Pero si el director finlandés tiene mucho terreno por explorar en el mundo operístico, su autoridad al frente de una sinfonía de Sibelius es incuestionable. Y lo demostró cerrando el concierto con su sinfonía favorita: la Séptima de su compatriota. Fue lo mejor del concierto y también una interpretación absolutamente memorable. A su capacidad para dotar de unidad a la obra y navegar entre sus múltiples transiciones, que puede escucharse en su grabación de Decca, suma ahora un intenso relato personal, que deja a un lado el planteamiento austero del pasado. Su visión del arranque de la obra volvió a marcar la diferencia. Con esa misteriosa escala en crescendo de las cuerdas, con los contrabajos ligeramente desfasados, que parece iniciarse en do mayor y aterriza en un desconcertante y aterrador acorde de la bemol menor. Un adagio que desembocará en otro adagio, pero con tantos eventos musicales en todo el proceso.

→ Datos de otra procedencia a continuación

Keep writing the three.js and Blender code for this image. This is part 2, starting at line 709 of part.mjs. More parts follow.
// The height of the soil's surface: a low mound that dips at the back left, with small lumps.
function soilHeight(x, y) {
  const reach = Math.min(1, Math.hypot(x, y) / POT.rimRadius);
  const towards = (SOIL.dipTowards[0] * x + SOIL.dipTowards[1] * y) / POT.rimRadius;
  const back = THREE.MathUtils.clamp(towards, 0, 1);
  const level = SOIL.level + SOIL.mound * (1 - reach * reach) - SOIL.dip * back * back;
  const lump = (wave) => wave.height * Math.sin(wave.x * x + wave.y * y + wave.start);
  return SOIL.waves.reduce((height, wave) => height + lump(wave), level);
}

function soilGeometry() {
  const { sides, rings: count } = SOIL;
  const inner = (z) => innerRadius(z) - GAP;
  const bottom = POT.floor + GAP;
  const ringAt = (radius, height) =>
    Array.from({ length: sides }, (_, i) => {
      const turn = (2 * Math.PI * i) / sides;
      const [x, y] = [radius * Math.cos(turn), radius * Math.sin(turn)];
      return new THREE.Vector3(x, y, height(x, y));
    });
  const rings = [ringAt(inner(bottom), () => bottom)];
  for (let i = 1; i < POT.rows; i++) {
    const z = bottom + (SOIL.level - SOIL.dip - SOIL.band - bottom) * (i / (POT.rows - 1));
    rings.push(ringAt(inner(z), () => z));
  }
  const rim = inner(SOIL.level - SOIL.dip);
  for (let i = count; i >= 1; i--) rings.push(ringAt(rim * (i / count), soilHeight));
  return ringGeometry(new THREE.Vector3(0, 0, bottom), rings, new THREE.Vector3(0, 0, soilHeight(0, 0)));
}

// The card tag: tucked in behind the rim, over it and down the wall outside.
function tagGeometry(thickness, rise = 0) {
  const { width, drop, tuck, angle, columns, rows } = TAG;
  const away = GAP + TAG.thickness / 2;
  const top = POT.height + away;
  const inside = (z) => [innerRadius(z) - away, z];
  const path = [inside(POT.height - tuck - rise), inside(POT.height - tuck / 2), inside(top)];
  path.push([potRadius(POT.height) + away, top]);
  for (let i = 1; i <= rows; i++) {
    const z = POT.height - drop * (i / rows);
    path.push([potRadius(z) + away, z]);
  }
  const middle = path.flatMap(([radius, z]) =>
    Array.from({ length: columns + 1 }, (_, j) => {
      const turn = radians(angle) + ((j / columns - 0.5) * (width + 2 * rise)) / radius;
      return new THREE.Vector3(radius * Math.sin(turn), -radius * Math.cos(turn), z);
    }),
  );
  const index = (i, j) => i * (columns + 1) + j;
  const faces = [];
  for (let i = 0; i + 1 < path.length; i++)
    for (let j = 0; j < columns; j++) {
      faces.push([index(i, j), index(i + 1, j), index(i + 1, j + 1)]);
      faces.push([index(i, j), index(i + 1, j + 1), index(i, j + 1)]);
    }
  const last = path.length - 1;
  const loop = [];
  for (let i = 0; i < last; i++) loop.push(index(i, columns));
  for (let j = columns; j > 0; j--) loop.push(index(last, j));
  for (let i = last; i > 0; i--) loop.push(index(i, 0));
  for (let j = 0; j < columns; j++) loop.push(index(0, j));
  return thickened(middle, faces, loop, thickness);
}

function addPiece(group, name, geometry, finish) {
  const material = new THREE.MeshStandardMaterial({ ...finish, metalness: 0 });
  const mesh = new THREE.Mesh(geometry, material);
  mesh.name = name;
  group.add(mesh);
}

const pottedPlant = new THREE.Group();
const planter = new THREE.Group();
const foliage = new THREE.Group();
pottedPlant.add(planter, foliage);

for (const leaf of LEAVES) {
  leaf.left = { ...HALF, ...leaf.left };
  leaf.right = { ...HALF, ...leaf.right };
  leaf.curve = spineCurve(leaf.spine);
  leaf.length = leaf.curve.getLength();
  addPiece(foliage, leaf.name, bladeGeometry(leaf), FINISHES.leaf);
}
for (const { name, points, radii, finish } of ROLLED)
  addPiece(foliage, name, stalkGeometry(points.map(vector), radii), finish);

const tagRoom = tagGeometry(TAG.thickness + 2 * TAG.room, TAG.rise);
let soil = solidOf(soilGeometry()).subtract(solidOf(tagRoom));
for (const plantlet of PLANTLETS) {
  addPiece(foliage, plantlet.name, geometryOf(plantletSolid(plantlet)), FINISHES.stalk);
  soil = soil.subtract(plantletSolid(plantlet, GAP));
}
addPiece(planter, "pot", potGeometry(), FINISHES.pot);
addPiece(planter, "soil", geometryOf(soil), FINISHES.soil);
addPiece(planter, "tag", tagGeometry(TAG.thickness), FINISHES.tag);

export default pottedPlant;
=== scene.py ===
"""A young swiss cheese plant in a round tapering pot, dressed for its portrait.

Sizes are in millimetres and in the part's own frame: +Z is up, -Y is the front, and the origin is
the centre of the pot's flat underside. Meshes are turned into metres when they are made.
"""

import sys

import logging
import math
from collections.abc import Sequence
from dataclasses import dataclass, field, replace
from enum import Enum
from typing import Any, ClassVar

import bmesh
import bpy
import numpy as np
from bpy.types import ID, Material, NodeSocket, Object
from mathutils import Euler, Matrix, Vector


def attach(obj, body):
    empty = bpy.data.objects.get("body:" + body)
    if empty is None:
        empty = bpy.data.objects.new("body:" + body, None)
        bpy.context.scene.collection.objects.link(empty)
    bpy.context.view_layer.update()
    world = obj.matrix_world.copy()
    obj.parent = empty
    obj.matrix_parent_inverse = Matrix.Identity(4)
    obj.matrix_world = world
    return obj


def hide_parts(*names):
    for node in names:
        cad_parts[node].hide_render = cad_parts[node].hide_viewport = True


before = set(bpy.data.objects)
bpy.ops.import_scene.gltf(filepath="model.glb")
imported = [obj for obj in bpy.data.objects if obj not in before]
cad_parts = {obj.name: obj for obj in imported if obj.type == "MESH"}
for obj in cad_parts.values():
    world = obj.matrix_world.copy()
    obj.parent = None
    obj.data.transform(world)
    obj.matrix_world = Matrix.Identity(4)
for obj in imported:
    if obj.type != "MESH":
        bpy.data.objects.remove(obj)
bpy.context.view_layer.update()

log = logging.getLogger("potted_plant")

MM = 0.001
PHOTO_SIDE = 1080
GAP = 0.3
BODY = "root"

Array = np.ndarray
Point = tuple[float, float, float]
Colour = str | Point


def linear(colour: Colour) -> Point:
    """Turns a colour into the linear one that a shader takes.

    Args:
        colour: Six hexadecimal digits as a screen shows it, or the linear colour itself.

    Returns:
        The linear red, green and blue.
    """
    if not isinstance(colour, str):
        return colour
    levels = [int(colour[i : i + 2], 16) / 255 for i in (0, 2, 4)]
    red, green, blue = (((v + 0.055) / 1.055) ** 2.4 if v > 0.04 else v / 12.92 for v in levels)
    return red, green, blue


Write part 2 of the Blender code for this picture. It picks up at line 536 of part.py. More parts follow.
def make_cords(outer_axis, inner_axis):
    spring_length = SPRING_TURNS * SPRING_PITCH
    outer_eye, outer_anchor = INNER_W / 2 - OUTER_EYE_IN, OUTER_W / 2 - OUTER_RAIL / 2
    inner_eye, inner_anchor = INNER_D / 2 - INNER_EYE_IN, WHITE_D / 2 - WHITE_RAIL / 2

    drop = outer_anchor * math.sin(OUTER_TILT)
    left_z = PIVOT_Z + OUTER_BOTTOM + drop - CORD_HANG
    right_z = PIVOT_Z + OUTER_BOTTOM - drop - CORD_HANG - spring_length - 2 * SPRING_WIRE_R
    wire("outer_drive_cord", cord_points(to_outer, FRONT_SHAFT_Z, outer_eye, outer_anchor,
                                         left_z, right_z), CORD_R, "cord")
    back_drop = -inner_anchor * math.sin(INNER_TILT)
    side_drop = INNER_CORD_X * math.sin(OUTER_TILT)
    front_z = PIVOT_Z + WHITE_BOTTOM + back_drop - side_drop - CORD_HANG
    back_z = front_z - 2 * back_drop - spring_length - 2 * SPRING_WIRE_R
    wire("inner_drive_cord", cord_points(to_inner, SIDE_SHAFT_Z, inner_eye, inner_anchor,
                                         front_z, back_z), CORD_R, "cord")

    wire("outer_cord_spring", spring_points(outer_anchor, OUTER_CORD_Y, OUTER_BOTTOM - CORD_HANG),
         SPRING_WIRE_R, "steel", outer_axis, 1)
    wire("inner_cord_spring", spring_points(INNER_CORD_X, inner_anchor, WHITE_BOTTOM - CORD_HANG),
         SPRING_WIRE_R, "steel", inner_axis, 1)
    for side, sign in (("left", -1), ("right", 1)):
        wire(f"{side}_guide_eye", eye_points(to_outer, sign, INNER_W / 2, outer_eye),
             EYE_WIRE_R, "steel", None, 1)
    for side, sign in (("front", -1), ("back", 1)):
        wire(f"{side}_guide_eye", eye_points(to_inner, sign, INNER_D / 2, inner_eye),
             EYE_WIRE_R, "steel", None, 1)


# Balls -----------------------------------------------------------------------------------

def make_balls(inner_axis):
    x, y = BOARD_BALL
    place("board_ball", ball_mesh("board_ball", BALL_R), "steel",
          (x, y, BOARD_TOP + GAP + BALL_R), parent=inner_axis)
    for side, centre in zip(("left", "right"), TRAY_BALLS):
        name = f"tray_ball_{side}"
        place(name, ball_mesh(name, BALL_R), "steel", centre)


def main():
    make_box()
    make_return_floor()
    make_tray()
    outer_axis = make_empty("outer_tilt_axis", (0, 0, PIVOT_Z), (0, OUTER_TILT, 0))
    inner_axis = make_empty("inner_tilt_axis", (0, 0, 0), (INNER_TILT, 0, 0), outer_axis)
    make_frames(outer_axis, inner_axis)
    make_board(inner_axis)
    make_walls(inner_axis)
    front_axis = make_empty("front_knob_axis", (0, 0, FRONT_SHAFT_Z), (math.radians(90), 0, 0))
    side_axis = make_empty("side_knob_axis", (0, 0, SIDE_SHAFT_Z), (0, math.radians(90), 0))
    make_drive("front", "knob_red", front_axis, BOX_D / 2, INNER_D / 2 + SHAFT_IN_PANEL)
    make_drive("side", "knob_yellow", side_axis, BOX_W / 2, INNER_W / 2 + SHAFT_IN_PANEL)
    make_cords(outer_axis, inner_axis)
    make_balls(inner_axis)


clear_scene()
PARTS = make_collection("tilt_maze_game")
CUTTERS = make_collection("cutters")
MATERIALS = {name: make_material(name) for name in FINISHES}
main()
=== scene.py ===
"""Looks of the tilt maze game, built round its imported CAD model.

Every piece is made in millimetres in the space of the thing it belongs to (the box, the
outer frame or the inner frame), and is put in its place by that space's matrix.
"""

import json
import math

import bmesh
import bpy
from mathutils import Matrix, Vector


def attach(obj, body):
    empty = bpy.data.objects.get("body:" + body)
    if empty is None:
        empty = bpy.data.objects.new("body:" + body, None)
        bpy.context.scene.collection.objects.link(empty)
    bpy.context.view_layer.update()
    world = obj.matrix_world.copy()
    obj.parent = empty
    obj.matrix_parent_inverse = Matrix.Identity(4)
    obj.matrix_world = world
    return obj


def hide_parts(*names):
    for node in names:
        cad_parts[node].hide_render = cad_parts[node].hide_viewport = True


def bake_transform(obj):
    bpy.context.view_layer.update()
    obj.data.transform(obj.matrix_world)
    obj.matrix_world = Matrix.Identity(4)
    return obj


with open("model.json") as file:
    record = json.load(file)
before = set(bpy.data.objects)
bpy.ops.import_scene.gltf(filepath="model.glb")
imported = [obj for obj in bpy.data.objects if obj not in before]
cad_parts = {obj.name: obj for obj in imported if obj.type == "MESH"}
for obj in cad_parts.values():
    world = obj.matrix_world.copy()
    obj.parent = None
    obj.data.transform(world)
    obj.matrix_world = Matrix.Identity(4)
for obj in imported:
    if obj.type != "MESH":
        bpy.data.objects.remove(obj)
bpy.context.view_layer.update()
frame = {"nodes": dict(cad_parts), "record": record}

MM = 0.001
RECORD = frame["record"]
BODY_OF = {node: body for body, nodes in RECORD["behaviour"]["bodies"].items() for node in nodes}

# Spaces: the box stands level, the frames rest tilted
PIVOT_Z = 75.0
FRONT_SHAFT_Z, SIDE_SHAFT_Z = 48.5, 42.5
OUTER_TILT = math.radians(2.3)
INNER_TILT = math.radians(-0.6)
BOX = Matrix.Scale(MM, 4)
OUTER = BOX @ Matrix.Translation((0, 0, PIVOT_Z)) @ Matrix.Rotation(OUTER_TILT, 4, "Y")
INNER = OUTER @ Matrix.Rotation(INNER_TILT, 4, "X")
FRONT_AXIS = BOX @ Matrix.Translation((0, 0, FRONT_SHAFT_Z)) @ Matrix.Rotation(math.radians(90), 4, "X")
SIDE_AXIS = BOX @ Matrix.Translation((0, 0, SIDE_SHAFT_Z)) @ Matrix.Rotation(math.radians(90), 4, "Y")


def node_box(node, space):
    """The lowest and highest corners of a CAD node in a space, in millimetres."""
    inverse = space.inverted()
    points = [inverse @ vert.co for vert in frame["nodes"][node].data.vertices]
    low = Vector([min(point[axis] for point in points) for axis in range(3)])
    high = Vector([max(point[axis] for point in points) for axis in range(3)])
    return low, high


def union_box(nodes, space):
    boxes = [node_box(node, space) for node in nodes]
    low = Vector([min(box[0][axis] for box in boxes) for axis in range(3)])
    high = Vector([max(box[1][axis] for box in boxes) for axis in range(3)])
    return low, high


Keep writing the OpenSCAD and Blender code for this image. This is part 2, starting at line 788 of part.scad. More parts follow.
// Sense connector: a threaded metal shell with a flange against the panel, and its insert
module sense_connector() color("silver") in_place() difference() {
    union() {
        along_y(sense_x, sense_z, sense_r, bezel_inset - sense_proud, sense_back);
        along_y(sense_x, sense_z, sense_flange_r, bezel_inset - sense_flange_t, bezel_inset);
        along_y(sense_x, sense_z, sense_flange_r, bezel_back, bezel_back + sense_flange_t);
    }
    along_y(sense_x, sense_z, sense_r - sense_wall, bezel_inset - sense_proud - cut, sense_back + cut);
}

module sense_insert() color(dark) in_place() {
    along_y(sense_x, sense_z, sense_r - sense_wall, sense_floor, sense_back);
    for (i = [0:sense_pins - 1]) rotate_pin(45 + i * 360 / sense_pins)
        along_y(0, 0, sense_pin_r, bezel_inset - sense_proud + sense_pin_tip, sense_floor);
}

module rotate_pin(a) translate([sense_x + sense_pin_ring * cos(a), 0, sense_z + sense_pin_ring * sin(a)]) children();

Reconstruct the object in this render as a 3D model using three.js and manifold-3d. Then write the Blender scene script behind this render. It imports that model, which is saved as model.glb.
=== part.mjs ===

La cuerda noruega volvió a ser providencial. Admirables divisi en los pasajes polifónicos, donde Sibelius parece evocar a Palestrina, pero también transformada por intensos arranques de furia en el vivacissimo o convertida en un denso tapiz sonoro en la parte final. Las maderas fueron también ideales en todos esos revoloteos de pájaros que se escuchan en el transcurso de la obra, aunque el punto más débil de la orquesta quizá sean las trompas. Los minutos finales fueron de una intensidad sobrecogedora y la conclusión, en do mayor, sonó teñida de un mórbido pesimismo, que recordaba la famosa frase de Colin Davis: “Su último compás es como el cierre de la tapa del ataúd”. No por casualidad, al público le costó unos veinte segundos recuperarse de la impresión. Mäkelä volvió a poner en pie a todo el Konserthus, pero lo aprovechó para agradecer personalmente el trabajo a cada uno de sus músicos.